The key to safety and reliability lies in using quality DC fuses that are correctly sized for your system’s specifications. For example, if you have an array of 550W panels with 11A Imp connected in series, selecting a 15A DC fuse would be the most appropriate choice. This ensures that your system’s current doesn’t exceed safe levels while protecting your equipment and warranty. Furthermore, it’s essential to choose the right DC fuse to protect sensitive components like Maximum Power Point Tracking (MPPT) chargers. Opting for the right-sized DC fuse safeguards your investment, ensuring your solar PV system operates safely and efficiently for years to come. Remember, quality DC fuses matter—don’t compromise on the safety and protection of your solar installation.
Mini DC Non-Polarity Circuit Breakers (MCBs)
When it comes to choosing circuit breakers for your solar PV system, understanding the difference between Polarity Breakers and Non-Polarity Breakers is crucial for ensuring both safety and efficiency.
- Polarity Breakers
Polarity Breakers are designed primarily for use in AC circuits. They rely on the direction of current flow to operate correctly. If installed incorrectly, where the current flows in the opposite direction, these breakers can become ineffective and even hazardous. In the context of solar systems, where current direction can change due to factors like shading or partial panel coverage, the use of Polarity Breakers can introduce unnecessary risks.
- Non-Polarity Breakers
Non-Polarity Breakers are specifically engineered for DC circuits, making them ideal for use in solar PV systems.
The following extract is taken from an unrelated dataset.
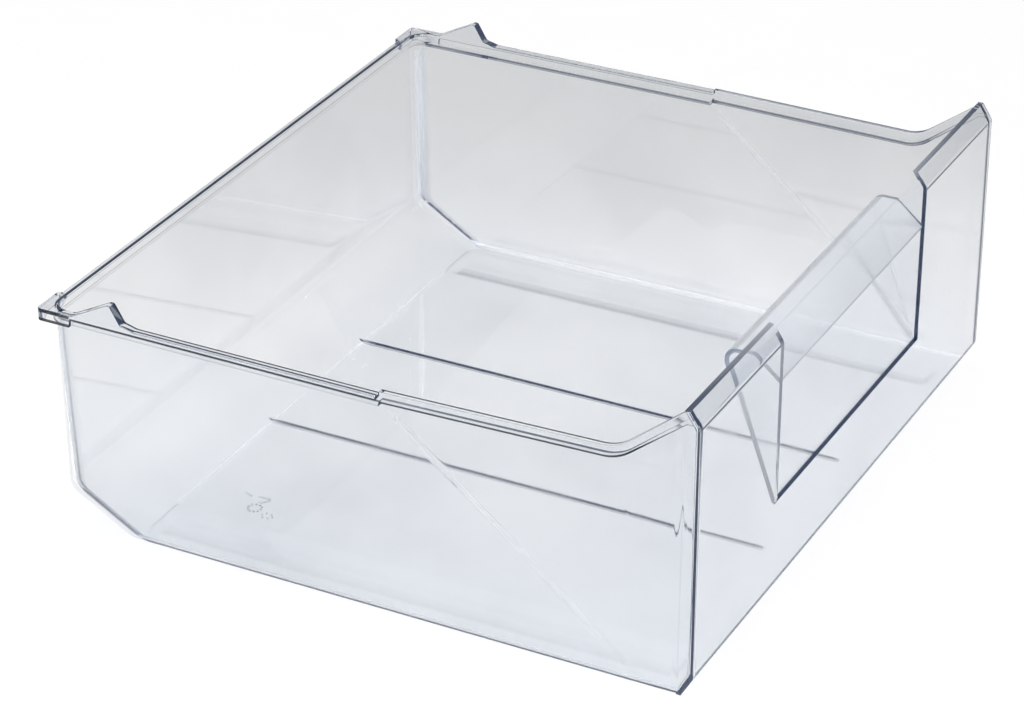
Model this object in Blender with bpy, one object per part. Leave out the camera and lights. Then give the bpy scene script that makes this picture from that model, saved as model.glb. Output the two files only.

Unlike their Polarity counterparts, Non-Polarity Breakers do not depend on the direction of current flow. This characteristic ensures their reliability and effectiveness, regardless of current direction.
One of the key features that sets Non-Polarity Breakers apart is the presence of an arcing chamber. This specialized chamber serves a vital role in distinguishing and safely extinguishing DC arcs—a challenge unique to DC circuits. DC arcs are more persistent and harder to extinguish than AC arcs, making the arcing chamber an essential safety feature
Non-Polarity Breakers are not just about safety; they also offer comprehensive protection. These breakers feature overload protection to prevent excessive current flow, short circuit protection to swiftly respond to faults, and thermal trip mechanisms to safeguard against overheating. This multifaceted protection ensures your solar system’s longevity and performance.
Sizing the MCBs for Safety
To safeguard your solar PV system effectively, choosing the right amp rating for Mini DC Non-Polarity Circuit Breakers (MCBs) is crucial. In our example, with 550W panels and a constant current of 11A per string, selecting 11A MCBs aligns with best practices for system protection. However, the most common choice for MCBs in this scenario is 16A DC Non-Polarity Breakers. This slightly higher rating offers an added layer of protection, ensuring that your system remains safe while accommodating potential minor variations in current.
n summary, while Polarity Breakers have their place in AC circuits, Non-Polarity Breakers are the unequivocal choice for DC circuits, particularly in solar PV systems. These specialized breakers not only ensure consistent and reliable protection but also boast an arcing chamber to safely handle DC arcs. With overload protection, short circuit protection, and thermal trip mechanisms, Non-Polarity Breakers are the complete package, guaranteeing the safety, performance, and longevity of your solar investment. By making informed choices, you empower your solar system to operate seamlessly and securely, delivering on the promise of clean and sustainable energy.
DC Surge Protectors
Protecting your system from voltage surges is essential for its longevity and performance. To safeguard against these potential threats:
- Install a DC surge protector for each string, connecting them in parallel before the MCB for that string.
- Ensure that the surge protectors are rated for the voltage range of your system, which, in this case, is 125 – 425Vdc
- Verify that they have appropriate surge protection capabilities to effectively neutralize voltage spikes, preserving your equipment.
Earth Wire and Bonding
Proper grounding is critical to the safety and functionality of your solar PV system. Here are the key considerations:
- Size the earth wire according to local electrical codes and standards to meet safety requirements.
- Securely connect the earth bar to the ground, establishing a reliable electrical connection.
- Bond the panels’ earth wires to the earth bar, ensuring that potential differences are properly managed.
- Route the earth wire as directly and as straight as possible to minimize resistance and guarantee effective grounding.
Conclusion
In summary, sizing fuses and MCBs correctly is essential to ensure the safe and efficient operation of your solar PV system. Using an 8kW inverter with a 10,400W MPPT capacity as an example, we’ve outlined the calculations and steps necessary to determine the appropriate fuse and MCB sizes for your PV Combiner box. Additionally, we’ve highlighted the importance of DC surge protectors and proper grounding to protect your system and maintain its performance.
By following these guidelines and adhering to local electrical codes and standards, you’ll not only safeguard your investment but also ensure that your solar PV system operates safely and efficiently for years to come. Remember, the safety and longevity of your solar installation depend on the proper selection and sizing of these critical components.